- _THE TASK_: Repeat exactly the lines of the listing from the line containing "obj.parent = empty" through its last line, and nothing beyond them.

- _GIVEN MATERIAL_:
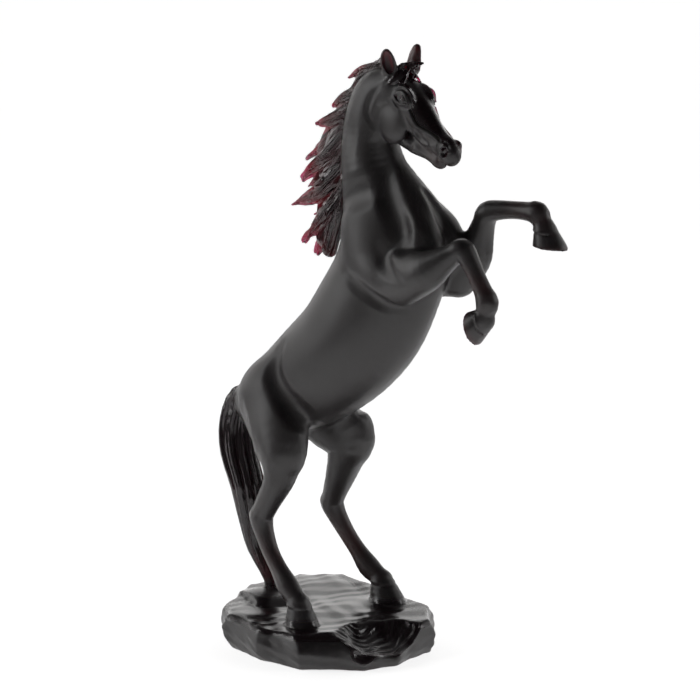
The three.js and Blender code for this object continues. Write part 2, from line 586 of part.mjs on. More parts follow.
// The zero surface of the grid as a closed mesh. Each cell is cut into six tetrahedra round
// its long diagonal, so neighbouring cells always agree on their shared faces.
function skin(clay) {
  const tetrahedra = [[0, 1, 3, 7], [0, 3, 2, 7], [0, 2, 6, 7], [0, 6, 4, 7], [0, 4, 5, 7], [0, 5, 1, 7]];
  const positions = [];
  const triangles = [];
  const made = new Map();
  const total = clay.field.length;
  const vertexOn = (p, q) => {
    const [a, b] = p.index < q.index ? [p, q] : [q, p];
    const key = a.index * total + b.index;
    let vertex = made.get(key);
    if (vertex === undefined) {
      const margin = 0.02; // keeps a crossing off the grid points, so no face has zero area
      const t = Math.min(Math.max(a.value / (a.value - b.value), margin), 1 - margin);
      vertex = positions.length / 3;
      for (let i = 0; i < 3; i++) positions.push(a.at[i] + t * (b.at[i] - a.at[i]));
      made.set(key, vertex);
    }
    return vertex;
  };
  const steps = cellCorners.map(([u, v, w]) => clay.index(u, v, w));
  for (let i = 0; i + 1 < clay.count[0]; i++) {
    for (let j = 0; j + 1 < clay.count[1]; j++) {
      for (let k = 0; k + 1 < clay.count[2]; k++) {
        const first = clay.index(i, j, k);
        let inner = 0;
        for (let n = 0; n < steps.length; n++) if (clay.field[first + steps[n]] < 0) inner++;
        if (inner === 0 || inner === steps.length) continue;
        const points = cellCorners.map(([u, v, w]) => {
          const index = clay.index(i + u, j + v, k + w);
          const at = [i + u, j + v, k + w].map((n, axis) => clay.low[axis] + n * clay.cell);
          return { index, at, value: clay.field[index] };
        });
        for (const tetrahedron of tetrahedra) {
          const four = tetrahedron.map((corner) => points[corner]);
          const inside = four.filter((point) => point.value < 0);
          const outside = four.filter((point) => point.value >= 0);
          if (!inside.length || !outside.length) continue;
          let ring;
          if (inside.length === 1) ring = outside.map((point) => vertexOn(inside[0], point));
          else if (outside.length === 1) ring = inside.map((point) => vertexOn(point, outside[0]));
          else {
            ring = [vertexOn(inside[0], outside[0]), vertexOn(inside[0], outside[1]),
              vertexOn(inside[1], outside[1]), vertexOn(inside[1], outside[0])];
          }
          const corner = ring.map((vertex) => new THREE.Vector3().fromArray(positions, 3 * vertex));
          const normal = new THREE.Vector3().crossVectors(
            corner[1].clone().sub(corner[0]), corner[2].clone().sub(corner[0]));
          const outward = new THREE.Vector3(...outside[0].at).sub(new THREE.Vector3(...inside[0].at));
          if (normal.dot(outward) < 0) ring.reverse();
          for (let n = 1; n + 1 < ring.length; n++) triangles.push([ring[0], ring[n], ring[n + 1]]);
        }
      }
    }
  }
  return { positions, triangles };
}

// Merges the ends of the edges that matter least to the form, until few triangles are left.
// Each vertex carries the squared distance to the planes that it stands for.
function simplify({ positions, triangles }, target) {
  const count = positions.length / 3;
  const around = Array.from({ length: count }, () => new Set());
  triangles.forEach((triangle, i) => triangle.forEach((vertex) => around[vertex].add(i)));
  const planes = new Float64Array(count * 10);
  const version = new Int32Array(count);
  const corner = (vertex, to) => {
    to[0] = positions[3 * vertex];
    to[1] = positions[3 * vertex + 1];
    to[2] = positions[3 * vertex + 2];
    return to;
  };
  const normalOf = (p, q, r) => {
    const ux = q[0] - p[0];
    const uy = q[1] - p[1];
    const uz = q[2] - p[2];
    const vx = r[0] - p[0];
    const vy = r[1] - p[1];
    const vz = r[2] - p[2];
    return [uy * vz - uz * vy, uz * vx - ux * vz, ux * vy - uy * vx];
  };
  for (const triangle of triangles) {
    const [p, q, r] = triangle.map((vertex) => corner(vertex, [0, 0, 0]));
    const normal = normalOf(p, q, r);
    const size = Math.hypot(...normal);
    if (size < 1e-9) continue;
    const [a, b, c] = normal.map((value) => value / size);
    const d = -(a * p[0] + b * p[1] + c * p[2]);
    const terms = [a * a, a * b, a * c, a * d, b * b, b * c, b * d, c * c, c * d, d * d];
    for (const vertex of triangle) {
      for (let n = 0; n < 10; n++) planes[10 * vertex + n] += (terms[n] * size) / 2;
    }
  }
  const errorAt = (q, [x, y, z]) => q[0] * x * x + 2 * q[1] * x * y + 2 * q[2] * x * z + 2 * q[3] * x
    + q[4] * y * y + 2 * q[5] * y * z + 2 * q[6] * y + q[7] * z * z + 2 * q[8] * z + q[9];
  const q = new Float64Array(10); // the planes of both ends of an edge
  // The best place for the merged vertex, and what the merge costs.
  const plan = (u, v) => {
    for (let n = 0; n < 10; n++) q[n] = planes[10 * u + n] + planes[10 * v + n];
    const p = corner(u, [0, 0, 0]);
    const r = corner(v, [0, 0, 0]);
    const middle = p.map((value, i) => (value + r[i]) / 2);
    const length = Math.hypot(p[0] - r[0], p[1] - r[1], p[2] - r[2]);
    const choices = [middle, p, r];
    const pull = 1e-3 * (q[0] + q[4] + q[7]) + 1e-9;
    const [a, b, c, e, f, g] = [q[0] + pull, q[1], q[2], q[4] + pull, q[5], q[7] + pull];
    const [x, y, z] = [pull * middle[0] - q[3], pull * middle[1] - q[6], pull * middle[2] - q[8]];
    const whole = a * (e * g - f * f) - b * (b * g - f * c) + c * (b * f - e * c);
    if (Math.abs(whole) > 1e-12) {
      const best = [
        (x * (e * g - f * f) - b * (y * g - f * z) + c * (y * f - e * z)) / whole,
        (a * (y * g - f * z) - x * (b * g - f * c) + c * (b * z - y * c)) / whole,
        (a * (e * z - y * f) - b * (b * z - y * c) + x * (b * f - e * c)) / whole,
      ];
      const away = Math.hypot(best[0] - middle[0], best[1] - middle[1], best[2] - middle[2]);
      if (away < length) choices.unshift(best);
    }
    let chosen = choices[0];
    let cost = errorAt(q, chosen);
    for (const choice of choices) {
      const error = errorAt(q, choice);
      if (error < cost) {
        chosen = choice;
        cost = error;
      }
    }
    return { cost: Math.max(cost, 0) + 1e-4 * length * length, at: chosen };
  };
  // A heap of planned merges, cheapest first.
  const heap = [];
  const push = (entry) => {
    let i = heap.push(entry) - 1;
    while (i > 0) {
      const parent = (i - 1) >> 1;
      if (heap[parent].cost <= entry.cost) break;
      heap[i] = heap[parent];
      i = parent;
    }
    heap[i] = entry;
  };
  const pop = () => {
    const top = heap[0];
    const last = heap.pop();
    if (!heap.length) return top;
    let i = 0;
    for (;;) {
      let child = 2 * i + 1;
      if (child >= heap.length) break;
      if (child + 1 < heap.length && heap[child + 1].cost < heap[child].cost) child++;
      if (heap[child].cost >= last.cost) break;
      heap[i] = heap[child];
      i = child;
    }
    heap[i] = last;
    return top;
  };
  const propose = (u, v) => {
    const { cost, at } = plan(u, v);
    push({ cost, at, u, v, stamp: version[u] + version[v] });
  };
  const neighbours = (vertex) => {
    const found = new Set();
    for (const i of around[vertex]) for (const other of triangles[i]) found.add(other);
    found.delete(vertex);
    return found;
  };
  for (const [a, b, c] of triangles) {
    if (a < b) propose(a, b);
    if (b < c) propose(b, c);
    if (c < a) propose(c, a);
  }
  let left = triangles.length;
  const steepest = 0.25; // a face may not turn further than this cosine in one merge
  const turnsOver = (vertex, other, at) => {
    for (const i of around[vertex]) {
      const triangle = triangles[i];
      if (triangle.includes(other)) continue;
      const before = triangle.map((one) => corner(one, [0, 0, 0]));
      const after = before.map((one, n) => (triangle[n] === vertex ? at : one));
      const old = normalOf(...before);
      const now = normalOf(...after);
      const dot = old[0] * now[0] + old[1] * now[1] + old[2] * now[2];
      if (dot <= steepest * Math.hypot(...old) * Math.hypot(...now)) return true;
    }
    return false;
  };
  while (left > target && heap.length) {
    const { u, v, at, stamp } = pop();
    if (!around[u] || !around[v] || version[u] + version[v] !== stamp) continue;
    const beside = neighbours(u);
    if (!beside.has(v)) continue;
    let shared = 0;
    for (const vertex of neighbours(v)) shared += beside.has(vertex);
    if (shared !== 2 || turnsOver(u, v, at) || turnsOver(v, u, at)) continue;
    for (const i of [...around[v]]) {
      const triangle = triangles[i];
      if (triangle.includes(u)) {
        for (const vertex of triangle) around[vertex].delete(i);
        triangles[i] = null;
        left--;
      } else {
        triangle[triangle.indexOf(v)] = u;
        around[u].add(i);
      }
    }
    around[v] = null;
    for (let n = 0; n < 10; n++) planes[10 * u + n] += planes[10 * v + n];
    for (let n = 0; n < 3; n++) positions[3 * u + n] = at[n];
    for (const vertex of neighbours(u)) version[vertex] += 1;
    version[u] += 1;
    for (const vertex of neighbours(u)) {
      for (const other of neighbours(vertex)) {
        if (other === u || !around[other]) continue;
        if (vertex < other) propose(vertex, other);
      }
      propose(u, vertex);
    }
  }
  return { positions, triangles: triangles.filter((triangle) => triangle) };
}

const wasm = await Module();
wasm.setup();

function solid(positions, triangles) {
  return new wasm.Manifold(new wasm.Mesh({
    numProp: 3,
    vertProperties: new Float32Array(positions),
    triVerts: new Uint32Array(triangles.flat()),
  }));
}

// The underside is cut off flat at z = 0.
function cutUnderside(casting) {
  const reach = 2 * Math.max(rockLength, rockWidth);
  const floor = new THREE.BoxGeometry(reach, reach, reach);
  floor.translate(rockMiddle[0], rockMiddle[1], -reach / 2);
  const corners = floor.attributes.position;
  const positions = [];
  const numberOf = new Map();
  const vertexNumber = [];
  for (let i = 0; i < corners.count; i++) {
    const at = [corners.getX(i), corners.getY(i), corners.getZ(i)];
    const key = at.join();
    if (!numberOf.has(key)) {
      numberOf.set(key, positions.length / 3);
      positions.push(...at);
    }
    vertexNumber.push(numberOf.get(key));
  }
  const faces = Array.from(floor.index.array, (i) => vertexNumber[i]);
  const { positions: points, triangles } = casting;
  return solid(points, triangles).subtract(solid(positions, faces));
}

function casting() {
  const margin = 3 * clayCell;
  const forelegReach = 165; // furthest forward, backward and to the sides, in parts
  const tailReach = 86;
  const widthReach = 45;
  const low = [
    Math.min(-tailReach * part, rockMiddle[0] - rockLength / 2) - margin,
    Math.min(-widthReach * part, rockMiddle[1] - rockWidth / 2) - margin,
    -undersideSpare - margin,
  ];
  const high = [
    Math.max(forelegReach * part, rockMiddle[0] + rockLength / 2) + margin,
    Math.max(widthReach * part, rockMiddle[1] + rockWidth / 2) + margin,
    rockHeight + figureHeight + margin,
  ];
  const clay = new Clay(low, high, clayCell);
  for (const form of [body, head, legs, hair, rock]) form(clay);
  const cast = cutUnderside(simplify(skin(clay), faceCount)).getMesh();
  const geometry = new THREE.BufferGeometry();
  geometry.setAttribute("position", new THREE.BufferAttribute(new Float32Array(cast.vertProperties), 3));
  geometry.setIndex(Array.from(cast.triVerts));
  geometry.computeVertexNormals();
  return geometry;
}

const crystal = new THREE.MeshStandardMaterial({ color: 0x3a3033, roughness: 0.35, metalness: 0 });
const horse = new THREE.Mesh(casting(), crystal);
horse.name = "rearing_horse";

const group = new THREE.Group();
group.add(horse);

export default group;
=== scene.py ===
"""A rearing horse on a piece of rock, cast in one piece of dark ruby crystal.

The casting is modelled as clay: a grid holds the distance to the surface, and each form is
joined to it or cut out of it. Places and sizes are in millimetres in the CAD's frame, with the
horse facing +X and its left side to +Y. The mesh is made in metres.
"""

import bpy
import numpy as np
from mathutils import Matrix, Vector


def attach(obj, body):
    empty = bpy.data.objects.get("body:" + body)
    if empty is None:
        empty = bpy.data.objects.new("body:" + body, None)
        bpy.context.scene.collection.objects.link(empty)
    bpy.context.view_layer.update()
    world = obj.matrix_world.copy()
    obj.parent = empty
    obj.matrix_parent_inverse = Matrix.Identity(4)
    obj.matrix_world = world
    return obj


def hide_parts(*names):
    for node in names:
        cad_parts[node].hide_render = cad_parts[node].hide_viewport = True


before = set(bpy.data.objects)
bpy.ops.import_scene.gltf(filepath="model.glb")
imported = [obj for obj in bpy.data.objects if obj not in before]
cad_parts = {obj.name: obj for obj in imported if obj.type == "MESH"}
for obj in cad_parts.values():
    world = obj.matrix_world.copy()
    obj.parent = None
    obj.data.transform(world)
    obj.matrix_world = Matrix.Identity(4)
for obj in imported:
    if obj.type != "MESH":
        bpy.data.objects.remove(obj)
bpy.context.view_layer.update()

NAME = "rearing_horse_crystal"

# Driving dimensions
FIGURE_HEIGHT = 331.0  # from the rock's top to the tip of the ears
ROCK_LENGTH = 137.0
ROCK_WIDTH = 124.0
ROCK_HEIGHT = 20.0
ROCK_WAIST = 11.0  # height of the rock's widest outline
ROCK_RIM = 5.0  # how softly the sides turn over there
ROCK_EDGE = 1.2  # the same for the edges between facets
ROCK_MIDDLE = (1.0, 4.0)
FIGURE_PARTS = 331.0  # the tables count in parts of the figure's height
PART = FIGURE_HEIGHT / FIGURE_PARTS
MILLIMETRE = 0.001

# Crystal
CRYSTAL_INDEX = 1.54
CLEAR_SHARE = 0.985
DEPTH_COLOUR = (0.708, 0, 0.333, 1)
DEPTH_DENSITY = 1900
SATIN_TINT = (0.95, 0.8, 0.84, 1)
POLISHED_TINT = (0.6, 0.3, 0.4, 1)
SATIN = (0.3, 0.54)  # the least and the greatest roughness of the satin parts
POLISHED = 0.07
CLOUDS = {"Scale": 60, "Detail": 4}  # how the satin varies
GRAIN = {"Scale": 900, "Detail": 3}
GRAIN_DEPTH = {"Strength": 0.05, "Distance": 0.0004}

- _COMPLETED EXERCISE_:
    obj.parent = empty
    obj.matrix_parent_inverse = Matrix.Identity(4)
    obj.matrix_world = world
    return obj


def hide_parts(*names):
    for node in names:
        cad_parts[node].hide_render = cad_parts[node].hide_viewport = True


before = set(bpy.data.objects)
bpy.ops.import_scene.gltf(filepath="model.glb")
imported = [obj for obj in bpy.data.objects if obj not in before]
cad_parts = {obj.name: obj for obj in imported if obj.type == "MESH"}
for obj in cad_parts.values():
    world = obj.matrix_world.copy()
    obj.parent = None
    obj.data.transform(world)
    obj.matrix_world = Matrix.Identity(4)
for obj in imported:
    if obj.type != "MESH":
        bpy.data.objects.remove(obj)
bpy.context.view_layer.update()

NAME = "rearing_horse_crystal"

# Driving dimensions
FIGURE_HEIGHT = 331.0  # from the rock's top to the tip of the ears
ROCK_LENGTH = 137.0
ROCK_WIDTH = 124.0
ROCK_HEIGHT = 20.0
ROCK_WAIST = 11.0  # height of the rock's widest outline
ROCK_RIM = 5.0  # how softly the sides turn over there
ROCK_EDGE = 1.2  # the same for the edges between facets
ROCK_MIDDLE = (1.0, 4.0)
FIGURE_PARTS = 331.0  # the tables count in parts of the figure's height
PART = FIGURE_HEIGHT / FIGURE_PARTS
MILLIMETRE = 0.001

# Crystal
CRYSTAL_INDEX = 1.54
CLEAR_SHARE = 0.985
DEPTH_COLOUR = (0.708, 0, 0.333, 1)
DEPTH_DENSITY = 1900
SATIN_TINT = (0.95, 0.8, 0.84, 1)
POLISHED_TINT = (0.6, 0.3, 0.4, 1)
SATIN = (0.3, 0.54)  # the least and the greatest roughness of the satin parts
POLISHED = 0.07
CLOUDS = {"Scale": 60, "Detail": 4}  # how the satin varies
GRAIN = {"Scale": 900, "Detail": 3}
GRAIN_DEPTH = {"Strength": 0.05, "Distance": 0.0004}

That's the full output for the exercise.